## [Set task]
Starting at the line that contains "What build123d script", copy every line down to the line that contains "channel_end_stand_off = 0.3", inclusive, exactly as it stands. Omit all other lines.

## [Data shown]

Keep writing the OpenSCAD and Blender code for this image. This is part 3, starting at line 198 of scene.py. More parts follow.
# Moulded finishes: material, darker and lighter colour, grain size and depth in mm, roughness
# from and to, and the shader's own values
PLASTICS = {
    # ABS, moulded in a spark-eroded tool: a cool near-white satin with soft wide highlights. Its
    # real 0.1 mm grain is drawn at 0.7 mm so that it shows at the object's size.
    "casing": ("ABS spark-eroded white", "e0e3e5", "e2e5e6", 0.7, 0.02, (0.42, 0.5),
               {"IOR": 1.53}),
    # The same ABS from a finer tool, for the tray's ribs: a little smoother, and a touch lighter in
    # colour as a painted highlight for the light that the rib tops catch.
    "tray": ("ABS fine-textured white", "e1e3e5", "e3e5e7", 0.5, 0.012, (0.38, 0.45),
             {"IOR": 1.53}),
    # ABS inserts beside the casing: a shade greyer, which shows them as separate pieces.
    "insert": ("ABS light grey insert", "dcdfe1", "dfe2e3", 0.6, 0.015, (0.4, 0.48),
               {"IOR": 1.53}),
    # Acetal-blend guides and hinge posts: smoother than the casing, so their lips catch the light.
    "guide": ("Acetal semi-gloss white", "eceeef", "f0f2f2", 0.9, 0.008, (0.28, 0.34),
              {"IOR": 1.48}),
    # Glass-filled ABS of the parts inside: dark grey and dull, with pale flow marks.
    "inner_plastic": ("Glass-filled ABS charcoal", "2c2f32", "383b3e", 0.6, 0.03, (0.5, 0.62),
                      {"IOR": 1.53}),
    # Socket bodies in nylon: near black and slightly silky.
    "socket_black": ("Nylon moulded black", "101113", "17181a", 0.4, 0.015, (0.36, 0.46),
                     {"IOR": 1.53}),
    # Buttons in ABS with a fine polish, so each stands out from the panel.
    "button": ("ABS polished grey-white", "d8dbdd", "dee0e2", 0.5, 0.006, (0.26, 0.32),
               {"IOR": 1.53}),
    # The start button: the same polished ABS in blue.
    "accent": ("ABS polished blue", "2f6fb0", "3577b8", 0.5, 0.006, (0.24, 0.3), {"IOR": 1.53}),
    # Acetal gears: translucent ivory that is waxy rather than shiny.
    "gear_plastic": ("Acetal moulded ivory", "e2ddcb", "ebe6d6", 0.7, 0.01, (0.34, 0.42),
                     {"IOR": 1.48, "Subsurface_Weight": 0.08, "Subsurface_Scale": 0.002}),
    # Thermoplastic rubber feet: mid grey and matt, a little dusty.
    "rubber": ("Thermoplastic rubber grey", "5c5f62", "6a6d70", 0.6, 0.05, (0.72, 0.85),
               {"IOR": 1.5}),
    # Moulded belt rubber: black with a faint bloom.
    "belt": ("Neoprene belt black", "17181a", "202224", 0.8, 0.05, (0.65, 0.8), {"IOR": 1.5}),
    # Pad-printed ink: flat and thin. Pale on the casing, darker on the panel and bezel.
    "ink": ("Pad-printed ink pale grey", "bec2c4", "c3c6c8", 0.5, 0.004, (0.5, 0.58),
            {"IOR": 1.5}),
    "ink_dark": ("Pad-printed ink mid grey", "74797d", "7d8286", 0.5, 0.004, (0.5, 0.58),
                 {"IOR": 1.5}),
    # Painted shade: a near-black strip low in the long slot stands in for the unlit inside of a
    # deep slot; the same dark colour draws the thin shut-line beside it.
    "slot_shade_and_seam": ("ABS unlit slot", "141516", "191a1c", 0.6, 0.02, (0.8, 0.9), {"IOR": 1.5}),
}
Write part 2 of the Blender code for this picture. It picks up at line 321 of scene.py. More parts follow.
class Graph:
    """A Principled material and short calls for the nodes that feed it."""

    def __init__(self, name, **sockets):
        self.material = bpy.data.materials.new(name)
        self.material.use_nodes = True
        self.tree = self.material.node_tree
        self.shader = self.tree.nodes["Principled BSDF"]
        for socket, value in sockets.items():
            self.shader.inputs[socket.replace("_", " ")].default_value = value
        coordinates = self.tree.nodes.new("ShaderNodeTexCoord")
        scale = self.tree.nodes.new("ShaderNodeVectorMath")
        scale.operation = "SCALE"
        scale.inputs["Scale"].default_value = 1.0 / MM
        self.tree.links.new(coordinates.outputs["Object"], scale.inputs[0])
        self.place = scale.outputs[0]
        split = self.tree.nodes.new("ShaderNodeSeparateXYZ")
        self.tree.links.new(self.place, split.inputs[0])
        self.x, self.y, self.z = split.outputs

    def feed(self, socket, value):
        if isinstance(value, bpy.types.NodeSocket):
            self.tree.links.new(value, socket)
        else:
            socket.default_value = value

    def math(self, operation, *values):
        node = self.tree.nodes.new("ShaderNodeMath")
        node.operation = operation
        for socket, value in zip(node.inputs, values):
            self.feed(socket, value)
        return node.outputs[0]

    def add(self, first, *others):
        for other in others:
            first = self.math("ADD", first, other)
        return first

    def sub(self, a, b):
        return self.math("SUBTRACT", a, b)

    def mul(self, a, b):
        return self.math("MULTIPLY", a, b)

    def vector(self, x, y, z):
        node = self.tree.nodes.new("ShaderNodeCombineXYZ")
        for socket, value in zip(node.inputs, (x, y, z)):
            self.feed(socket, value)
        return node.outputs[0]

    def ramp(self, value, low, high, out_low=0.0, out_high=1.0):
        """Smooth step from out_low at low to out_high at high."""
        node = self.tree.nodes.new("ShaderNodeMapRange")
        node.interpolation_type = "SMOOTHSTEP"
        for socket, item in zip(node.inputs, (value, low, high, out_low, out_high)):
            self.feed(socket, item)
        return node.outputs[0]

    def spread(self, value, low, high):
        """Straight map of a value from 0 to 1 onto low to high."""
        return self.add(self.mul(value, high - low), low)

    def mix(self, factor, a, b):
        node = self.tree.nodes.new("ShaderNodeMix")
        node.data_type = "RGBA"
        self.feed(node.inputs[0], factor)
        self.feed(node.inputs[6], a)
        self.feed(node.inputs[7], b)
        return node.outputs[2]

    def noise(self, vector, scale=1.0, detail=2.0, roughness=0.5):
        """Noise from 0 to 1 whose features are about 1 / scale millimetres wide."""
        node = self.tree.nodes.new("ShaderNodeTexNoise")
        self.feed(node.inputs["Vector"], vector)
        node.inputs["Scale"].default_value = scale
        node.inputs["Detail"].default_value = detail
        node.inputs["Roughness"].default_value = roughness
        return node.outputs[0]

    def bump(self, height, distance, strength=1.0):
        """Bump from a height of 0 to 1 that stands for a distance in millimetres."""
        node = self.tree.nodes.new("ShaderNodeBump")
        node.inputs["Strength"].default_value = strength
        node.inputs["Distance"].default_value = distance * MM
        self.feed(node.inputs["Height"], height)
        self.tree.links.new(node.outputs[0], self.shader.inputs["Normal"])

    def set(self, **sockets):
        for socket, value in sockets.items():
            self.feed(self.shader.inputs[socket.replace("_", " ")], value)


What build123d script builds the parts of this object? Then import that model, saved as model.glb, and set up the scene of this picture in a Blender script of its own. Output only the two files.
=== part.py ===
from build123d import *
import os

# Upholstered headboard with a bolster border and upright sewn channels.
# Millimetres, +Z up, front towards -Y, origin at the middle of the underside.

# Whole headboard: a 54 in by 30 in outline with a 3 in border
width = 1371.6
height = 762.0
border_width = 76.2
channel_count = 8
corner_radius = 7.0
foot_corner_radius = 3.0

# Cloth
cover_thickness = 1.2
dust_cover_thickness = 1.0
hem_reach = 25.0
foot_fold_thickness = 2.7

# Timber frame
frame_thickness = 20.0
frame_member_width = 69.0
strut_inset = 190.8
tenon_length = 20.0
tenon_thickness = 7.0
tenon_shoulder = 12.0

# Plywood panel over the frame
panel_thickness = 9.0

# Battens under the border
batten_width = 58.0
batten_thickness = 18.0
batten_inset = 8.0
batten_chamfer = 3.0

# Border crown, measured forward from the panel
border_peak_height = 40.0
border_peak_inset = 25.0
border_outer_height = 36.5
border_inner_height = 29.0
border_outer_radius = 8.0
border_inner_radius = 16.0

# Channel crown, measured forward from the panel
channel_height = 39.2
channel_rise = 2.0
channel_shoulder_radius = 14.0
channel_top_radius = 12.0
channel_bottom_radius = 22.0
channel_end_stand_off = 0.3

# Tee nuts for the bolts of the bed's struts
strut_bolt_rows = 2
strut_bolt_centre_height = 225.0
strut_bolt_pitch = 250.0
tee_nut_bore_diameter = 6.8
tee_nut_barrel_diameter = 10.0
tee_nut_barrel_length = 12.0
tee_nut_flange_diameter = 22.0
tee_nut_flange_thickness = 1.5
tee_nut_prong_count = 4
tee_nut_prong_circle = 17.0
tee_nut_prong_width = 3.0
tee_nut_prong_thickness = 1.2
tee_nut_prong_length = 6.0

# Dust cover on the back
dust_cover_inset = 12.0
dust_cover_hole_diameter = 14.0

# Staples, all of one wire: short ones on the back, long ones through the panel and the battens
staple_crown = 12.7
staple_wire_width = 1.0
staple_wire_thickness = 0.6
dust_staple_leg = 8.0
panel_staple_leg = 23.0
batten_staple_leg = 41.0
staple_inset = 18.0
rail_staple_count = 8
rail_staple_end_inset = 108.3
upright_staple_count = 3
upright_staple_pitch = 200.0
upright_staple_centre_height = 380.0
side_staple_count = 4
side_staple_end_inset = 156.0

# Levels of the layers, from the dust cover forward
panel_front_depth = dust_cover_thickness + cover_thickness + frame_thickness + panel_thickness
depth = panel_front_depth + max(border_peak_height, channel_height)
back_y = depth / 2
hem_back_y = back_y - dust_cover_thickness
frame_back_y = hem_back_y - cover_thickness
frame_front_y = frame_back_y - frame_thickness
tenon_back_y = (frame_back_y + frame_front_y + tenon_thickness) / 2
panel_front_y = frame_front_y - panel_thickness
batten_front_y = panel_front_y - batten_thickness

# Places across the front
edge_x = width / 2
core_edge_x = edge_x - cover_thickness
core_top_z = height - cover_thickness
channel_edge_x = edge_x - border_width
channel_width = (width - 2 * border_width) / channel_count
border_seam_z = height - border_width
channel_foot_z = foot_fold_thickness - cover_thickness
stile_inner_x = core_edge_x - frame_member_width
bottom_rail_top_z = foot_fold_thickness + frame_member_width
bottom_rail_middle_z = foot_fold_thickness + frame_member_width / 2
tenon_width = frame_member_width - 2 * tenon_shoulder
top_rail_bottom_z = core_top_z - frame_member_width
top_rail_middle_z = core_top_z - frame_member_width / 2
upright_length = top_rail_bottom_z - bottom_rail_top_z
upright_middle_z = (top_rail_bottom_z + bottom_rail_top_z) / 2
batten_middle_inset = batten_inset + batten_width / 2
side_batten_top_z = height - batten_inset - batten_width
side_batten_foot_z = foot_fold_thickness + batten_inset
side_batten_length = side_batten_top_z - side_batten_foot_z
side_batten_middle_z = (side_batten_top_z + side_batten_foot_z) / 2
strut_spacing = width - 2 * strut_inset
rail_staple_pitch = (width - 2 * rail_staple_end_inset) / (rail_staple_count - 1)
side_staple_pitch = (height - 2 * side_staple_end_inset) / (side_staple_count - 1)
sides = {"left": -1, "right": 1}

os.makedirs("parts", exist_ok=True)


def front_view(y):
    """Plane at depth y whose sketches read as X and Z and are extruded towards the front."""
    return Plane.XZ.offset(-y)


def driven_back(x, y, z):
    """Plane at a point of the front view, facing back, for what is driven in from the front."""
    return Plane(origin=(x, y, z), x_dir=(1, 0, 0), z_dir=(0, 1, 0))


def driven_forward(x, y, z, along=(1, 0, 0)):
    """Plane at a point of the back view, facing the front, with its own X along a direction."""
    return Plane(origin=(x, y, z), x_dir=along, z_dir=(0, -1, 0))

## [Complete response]
What build123d script builds the parts of this object? Then import that model, saved as model.glb, and set up the scene of this picture in a Blender script of its own. Output only the two files.
=== part.py ===
from build123d import *
import os

# Upholstered headboard with a bolster border and upright sewn channels.
# Millimetres, +Z up, front towards -Y, origin at the middle of the underside.

# Whole headboard: a 54 in by 30 in outline with a 3 in border
width = 1371.6
height = 762.0
border_width = 76.2
channel_count = 8
corner_radius = 7.0
foot_corner_radius = 3.0

# Cloth
cover_thickness = 1.2
dust_cover_thickness = 1.0
hem_reach = 25.0
foot_fold_thickness = 2.7

# Timber frame
frame_thickness = 20.0
frame_member_width = 69.0
strut_inset = 190.8
tenon_length = 20.0
tenon_thickness = 7.0
tenon_shoulder = 12.0

# Plywood panel over the frame
panel_thickness = 9.0

# Battens under the border
batten_width = 58.0
batten_thickness = 18.0
batten_inset = 8.0
batten_chamfer = 3.0

# Border crown, measured forward from the panel
border_peak_height = 40.0
border_peak_inset = 25.0
border_outer_height = 36.5
border_inner_height = 29.0
border_outer_radius = 8.0
border_inner_radius = 16.0

# Channel crown, measured forward from the panel
channel_height = 39.2
channel_rise = 2.0
channel_shoulder_radius = 14.0
channel_top_radius = 12.0
channel_bottom_radius = 22.0
channel_end_stand_off = 0.3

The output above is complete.